### Requirement
What is needed is an exact copy of the lines from the line containing "color([0.86, 0.91, 0.96])" to the line containing "cad_parts[obj.name] = obj", both lines included, and nothing else.

### Collected data
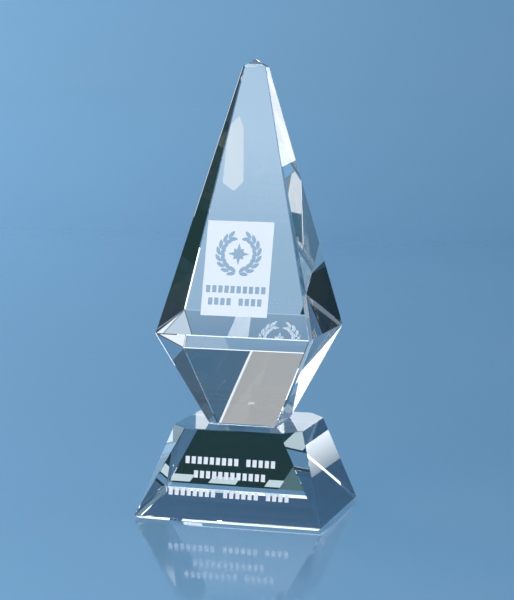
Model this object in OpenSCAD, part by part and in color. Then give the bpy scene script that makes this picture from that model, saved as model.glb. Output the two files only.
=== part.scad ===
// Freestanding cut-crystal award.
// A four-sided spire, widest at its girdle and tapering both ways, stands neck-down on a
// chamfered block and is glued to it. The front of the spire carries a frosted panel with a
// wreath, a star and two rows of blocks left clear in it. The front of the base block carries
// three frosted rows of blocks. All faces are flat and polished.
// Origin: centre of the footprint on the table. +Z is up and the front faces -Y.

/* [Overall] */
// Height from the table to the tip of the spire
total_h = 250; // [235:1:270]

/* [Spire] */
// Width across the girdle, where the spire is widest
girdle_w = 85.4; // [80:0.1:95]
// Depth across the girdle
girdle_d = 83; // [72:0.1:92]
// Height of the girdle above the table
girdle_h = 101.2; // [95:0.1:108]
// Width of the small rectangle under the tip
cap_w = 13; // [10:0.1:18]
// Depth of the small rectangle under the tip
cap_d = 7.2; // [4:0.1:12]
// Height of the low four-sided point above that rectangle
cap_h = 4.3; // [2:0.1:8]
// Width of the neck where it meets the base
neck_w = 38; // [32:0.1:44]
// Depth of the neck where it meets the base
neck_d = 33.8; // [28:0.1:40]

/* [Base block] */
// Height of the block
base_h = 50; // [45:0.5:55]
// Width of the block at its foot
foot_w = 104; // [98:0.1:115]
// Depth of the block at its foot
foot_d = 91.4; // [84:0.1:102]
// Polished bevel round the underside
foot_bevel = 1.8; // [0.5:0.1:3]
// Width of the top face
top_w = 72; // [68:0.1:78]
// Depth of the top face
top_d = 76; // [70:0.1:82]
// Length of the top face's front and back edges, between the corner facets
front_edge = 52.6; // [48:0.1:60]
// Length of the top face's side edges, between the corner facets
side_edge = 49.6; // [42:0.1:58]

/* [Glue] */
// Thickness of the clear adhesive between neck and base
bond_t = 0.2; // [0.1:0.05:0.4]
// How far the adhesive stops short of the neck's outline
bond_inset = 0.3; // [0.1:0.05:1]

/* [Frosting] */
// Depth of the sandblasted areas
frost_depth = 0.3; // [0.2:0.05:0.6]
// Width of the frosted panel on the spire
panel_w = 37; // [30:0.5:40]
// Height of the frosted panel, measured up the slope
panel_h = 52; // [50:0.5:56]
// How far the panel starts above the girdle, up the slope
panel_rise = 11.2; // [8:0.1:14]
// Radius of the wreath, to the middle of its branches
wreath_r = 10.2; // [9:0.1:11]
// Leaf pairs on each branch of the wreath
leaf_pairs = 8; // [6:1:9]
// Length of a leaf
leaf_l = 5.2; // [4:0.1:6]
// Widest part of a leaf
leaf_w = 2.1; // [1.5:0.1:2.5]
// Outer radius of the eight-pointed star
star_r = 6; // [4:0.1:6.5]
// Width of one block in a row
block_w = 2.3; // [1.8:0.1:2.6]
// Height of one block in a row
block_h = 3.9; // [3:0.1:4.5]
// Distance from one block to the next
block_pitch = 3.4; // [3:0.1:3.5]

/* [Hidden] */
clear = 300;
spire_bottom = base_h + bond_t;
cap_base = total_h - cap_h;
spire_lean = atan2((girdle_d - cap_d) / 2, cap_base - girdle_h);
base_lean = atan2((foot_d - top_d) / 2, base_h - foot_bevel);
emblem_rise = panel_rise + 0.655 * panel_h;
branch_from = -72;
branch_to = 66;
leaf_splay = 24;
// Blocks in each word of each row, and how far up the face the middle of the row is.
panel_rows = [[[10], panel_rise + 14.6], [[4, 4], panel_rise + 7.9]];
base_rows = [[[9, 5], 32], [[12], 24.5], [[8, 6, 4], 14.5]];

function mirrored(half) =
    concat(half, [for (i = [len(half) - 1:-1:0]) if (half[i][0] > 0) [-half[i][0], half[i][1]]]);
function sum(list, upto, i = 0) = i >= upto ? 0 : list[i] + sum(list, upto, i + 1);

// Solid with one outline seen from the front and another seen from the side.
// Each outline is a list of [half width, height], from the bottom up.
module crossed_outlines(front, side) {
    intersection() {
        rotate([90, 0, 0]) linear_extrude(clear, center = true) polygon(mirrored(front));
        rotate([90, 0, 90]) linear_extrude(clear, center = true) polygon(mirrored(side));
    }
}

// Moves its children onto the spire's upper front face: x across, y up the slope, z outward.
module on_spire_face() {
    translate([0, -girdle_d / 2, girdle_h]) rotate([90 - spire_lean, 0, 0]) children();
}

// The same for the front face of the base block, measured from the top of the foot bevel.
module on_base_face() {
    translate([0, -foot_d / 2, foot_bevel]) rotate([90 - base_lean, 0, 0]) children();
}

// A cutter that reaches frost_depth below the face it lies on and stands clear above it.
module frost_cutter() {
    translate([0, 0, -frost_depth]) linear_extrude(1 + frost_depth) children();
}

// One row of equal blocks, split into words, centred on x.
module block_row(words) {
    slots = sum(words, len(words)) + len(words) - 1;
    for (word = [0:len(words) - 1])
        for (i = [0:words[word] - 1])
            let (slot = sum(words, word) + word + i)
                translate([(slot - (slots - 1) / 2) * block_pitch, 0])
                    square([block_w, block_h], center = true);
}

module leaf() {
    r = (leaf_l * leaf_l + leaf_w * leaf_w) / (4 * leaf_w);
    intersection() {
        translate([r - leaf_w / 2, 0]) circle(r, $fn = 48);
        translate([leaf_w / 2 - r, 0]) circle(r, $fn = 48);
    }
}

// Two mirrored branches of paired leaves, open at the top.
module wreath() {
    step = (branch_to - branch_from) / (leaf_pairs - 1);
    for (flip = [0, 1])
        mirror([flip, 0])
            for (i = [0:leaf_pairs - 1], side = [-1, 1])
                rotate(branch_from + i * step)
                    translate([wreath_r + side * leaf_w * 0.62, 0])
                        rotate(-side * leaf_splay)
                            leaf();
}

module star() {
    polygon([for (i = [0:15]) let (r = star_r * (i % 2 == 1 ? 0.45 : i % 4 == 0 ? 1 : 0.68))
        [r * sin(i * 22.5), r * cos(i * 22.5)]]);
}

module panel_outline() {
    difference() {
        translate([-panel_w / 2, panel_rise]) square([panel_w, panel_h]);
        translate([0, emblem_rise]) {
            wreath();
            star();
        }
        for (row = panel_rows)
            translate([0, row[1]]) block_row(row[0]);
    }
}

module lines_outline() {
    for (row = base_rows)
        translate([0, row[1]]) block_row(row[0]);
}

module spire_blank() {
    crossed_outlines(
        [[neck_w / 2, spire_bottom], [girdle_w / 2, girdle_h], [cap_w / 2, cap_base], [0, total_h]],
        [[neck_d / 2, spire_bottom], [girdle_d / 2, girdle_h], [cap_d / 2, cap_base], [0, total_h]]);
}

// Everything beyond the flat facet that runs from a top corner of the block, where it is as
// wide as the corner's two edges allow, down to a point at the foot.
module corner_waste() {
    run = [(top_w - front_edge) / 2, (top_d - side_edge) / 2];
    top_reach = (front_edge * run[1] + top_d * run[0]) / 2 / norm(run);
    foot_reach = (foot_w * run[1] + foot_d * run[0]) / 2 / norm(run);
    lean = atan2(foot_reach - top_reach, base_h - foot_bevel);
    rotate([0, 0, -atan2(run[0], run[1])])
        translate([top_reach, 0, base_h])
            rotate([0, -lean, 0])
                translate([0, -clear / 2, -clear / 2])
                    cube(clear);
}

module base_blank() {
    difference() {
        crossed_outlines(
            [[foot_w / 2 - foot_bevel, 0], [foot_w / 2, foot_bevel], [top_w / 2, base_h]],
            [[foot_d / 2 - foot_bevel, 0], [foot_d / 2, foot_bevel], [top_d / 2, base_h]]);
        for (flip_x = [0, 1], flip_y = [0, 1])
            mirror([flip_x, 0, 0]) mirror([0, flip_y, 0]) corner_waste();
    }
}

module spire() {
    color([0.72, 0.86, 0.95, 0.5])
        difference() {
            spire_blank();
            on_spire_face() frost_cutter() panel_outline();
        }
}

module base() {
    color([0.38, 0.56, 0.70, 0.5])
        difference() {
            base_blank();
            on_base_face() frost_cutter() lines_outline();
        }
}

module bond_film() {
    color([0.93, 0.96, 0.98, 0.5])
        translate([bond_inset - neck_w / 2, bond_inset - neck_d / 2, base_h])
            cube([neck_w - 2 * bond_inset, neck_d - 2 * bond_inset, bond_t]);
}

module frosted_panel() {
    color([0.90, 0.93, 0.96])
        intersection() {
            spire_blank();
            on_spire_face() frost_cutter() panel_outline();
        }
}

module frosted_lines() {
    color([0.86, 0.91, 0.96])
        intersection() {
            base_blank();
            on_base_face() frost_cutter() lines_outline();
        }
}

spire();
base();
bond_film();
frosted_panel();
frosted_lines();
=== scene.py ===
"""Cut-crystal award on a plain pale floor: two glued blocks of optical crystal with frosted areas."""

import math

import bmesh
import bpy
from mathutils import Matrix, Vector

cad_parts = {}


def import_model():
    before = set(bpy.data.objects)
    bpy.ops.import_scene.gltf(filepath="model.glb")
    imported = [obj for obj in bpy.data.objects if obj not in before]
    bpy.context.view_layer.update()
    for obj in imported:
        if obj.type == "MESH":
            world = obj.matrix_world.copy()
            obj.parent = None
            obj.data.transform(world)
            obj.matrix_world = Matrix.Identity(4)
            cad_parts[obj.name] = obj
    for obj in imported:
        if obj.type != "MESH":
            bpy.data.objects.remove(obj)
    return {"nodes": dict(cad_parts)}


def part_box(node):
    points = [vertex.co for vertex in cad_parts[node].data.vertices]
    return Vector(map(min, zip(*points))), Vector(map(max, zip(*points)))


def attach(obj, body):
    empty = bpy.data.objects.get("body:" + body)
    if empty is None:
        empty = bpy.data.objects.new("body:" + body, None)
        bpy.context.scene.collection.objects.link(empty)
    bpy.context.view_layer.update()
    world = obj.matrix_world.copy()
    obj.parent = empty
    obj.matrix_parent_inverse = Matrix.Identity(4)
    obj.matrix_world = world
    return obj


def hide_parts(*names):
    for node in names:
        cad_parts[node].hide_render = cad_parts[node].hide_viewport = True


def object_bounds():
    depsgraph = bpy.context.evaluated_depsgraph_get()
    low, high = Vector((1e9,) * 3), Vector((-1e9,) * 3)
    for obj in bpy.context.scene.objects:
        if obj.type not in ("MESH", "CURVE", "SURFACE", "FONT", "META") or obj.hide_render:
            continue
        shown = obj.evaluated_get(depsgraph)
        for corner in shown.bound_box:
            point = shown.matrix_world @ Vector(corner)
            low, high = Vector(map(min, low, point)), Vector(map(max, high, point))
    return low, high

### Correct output
    color([0.86, 0.91, 0.96])
        intersection() {
            base_blank();
            on_base_face() frost_cutter() lines_outline();
        }
}

spire();
base();
bond_film();
frosted_panel();
frosted_lines();
=== scene.py ===
"""Cut-crystal award on a plain pale floor: two glued blocks of optical crystal with frosted areas."""

import math

import bmesh
import bpy
from mathutils import Matrix, Vector

cad_parts = {}


def import_model():
    before = set(bpy.data.objects)
    bpy.ops.import_scene.gltf(filepath="model.glb")
    imported = [obj for obj in bpy.data.objects if obj not in before]
    bpy.context.view_layer.update()
    for obj in imported:
        if obj.type == "MESH":
            world = obj.matrix_world.copy()
            obj.parent = None
            obj.data.transform(world)
            obj.matrix_world = Matrix.Identity(4)
            cad_parts[obj.name] = obj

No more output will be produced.